Además, en este momento en donde
todos los discursos son iguales, le hemos dado demasiada importancia al
individuo y a la opinión pública y hemos negado toda capacidad de cuestionarnos
de forma objetiva. Desde nuestra trinchera mediática, aislada y personal,
decimos lo que pensamos y además creemos, porque hemos querido creer, que
tenemos que ser escuchados porque nuestra opinión cuenta. Por si fuera poco, metidos en este régimen de historicidad
personal anulamos no sólo cualquier posibilidad de diálogo sino también de
acción. Y anulando cualquier posibilidad de acción anulamos al mismo tiempo
cualquier futuro. Pero esto no importa, porque lo que queremos es el presente
inmediato, no aburrirme ahora mismo.
El único resultado de esto es que
hemos cedido nuestra individualidad y nuestra voluntad de acción a un tercero
(llamado “sistema”, “capitalismo”, “mercado” o simplemente “estado”) que,
aprovechando la confusión, nos encasilla en roles que aparentemente fomenta,
mientras que, sin darnos cuenta, impone sobre nosotros su moral y su cosmogonía
materialista como un manto invisible, abusivo y totalitario.

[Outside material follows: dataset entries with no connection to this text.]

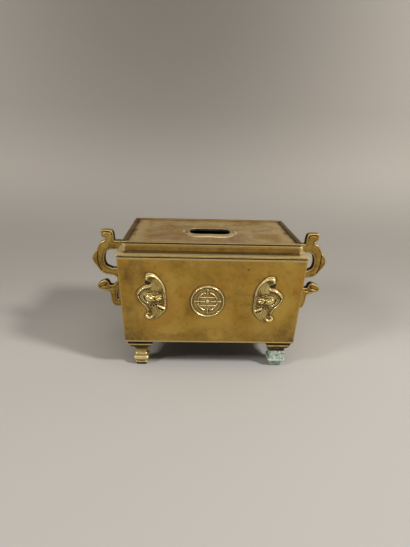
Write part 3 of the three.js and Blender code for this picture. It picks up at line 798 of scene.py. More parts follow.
def batHeight(u, v, inward):
    h = bat["plate"] + 0.06 * ripple(13, (5, 3.1, 2.1), u, v)
    h = h + np.maximum(domeAt(u, v, (4.0, 10.4), (4.6, 6.8), 0.6, -0.5), domeAt(u, v, (4.2, -13), (4.8, 5), 0.5, 0.6))
    for path in bat["fingers"]:
        h = h + tubeAt(u, v, throughPoints(path), 0.5, 0.28, (0.7, 1, 1, 0.6))
    tail = domeAt(u, v, (-3.4, 0.6), (8, 8.2), 2.0, 0.5)
    h = blendMax(h, tail, 0.4)
    for path in bat["folds"]:
        h = h + tubeAt(u, v, throughPoints(path), 0.5, 0.6, (0.7, 1, 1, 0.6))
    rolls = [("upperRoll", 1.6, 3.1, (1, 1.05, 0.95, 0.66, 0.6, 0.6, 0.62)), ("lowerRoll", 1.5, 3.0, (1, 1, 0.9, 0.6)),
             ("lowerEdge", 0.8, 2.2, (0.7, 1, 1, 0.8)), ("rightEdge", 0.6, 2.4, (0.8, 1, 0.8)),
             ("ridge", 1.25, 3.1, (1, 1.05, 0.95, 0.8, 0.62, 0.55)), ("lowerRidge", 0.7, 2.4, (1, 1, 0.9, 0.8))]
    for key, width, rise, taper in rolls:
        h = blendMax(h, tubeAt(u, v, throughPoints(bat[key]), width, rise, taper), 0.2)
    h = blendMax(h, domeAt(u, v, (-1.6, -0.9), (4.6, 3.6), 3.0, -0.1, 2.6), 0.25)
    h = blendMax(h, domeAt(u, v, (-3.3, 0.6), (1.4, 1.9), 3.3), 0.3)
    h = blendMax(h, domeAt(u, v, (5.4, -0.8), (3.6, 3.2), 2.5), 0.3)
    knobs = bat["knobs"]
    away = np.hypot((u - knobs["place"][0]) / knobs["half"][0], (v - knobs["place"][1]) / knobs["half"][1])
    h = h + knobs["rise"] * smoothStep(1.1, 0.6, away) * ripple(17, (2.8, 2.2, 1.7), u, v)
    for path in bat["creases"]:
        h = h - grooveAt(u, v, throughPoints(path), 0.42, 1.0)
    h = blendMax(h, tubeAt(u, v, throughPoints(bat["claw"]), 1.15, 3.2, (0.8, 1, 1, 0.9)), 0.15)
    for place, size in bat["pits"]:
        distance = np.hypot(u - place[0], v - place[1])
        h = h - np.maximum(h - 0.4, 0) * np.exp(-(distance / size) ** 4)
    side = np.clip(inward / 0.5, 0, 1)
    cap = bat["edge"] + (3.3 - bat["edge"]) * np.sqrt(1 - (1 - side) ** 2)
    h = np.minimum(np.maximum(h, 0.4), cap)
    return np.minimum(h, 3.3), np.full(len(u), -bat["sink"])


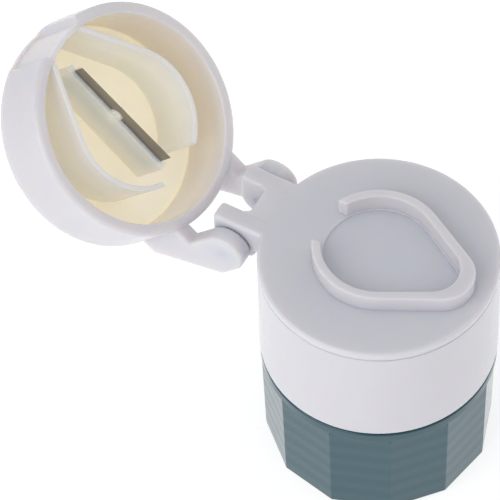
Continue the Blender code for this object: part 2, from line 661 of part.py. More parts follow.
# ---------------------------------------------------------------- assembly
def build():
    white = (0.74, 0.74, 0.78)
    teal = (0.094, 0.155, 0.19)
    steel = (0.20, 0.19, 0.18)
    axis = lid_axis()
    lid_mat = material("lid_plastic", white, 0.30)
    parts = [
        crusher_cup(material("cup_plastic", teal, 0.22)),
        crusher_screw(material("screw_plastic", white, 0.35)),
        press_foot(material("foot_plastic", white, 0.35)),
        foot_clip(material("clip_steel", (0.55, 0.55, 0.56), 0.3, 1.0)),
        head_body(material("body_plastic", white, 0.30)),
        cutter_table(material("table_plastic", (0.68, 0.68, 0.72), 0.30)),
        lid_shell(lid_mat, axis),
        blade(material("blade_steel", steel, 0.35, 1.0), axis),
        blade_clamp(material("clamp_plastic", white, 0.30), axis),
        hinge_pin(-1, material("pin_left_plastic", white, 0.35), axis),
        hinge_pin(1, material("pin_right_plastic", white, 0.35), axis),
    ]
    for part in parts:
        smooth_rounds(part.data)


build()
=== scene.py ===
"""Looks of the pill splitter: each piece rebuilt finely in the place of its plain solid."""
import json
import math

import bmesh
import bpy
from mathutils import Matrix, Vector


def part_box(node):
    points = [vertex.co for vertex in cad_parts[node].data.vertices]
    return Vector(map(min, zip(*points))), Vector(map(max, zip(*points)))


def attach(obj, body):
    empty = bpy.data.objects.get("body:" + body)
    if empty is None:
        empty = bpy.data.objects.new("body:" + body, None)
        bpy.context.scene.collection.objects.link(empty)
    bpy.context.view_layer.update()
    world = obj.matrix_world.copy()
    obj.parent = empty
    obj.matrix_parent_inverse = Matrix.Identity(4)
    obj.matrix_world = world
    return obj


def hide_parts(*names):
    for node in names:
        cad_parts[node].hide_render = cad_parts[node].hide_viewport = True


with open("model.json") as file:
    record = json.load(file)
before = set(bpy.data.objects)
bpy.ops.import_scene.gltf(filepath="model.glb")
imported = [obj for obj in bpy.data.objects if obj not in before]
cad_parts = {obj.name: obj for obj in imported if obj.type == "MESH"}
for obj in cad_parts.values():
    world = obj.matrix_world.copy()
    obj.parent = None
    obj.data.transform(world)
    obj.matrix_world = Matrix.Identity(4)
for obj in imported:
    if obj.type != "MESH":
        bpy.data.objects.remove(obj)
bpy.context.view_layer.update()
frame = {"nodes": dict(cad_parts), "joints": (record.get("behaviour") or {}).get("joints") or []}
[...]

Estamos jodidos, y la única manera
en que esta tendencia podría revertirse sería un cambio radical en la manera en
que concebimos nuestro lugar en el mundo: tendríamos que revalorar la manera en
que nos aproximamos a la realidad en términos morales, generar un nuevo paradigma
en la manera en que nos relacionamos con lo-que-nos-rodea, reconsiderar a fondo
nuestro rol como entes históricos. Replantearnos, en suma, nuestro momento y
relación con el tiempo. Pero agotadas todas las
posibilidades y admitiendo la derrota ante el discurso, ante la pesadilla
semántica de la posmodernidad y el velo mediático a partir del cual generamos
nuestra cosmogonía, esta empresa se antoja casi imposible. No, querido Gil, la
revolución no será televisada porque en realidad, no existirá tal cosa.